Contrary to the prominence given to Franklin D Roosevelt's New Deal as a turning point in US economic history by laissez-faire stalwarts, World War 2 became a period of great significance for development and innovation in the USA. It was after World War 2 that the Pentagon collaborated with other national security agencies such as the National Aeronautics and Space Agency (NASA) and the Atomic Energy Commission which then precipitated the development of technology such as jet planes, computers, biotechnology, civilian nuclear energy and lasers (Block 2008, Mazzucato 2011). This was championed by the Advanced Projects Research Agency (ARPA), a Pentagon-spawned office in 1958.
Established with the aim of giving the US supremacy in certain industries or sectors, DARPA has a budget of over $3 billion US per annum, 240 staff members and variable or limited overheads. It has successfully managed to recruit skilled programme managers who have the license and willingness to take risks. The formation of DARPA also led to a portion of US military R & D spend being allocated for 'blue sky thinking' ie, ideas which went beyond normal time horizons, and might not achieve results in 10 or 20 years. Consequently, DARPA's mandate allowed it to prioritise the propagation of innovative technological development with nuanced strategies.
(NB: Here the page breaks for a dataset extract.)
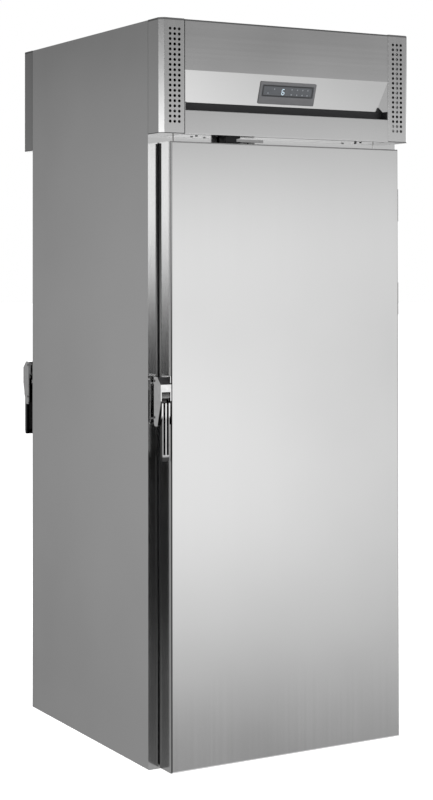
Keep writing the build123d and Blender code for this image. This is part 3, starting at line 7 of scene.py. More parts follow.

Such is the history of industrial policy in what are now developed countries. Targeted state intervention through protectionism was a mainstay during the early years of their industrialisation. Following this, there were specific measures which provided targeted support, further fostering the growth and development of certain sectors and industries. It is difficult to imagine what might have been of Silicon Valley and other conglomerates today, were it not for the decisive role of the state.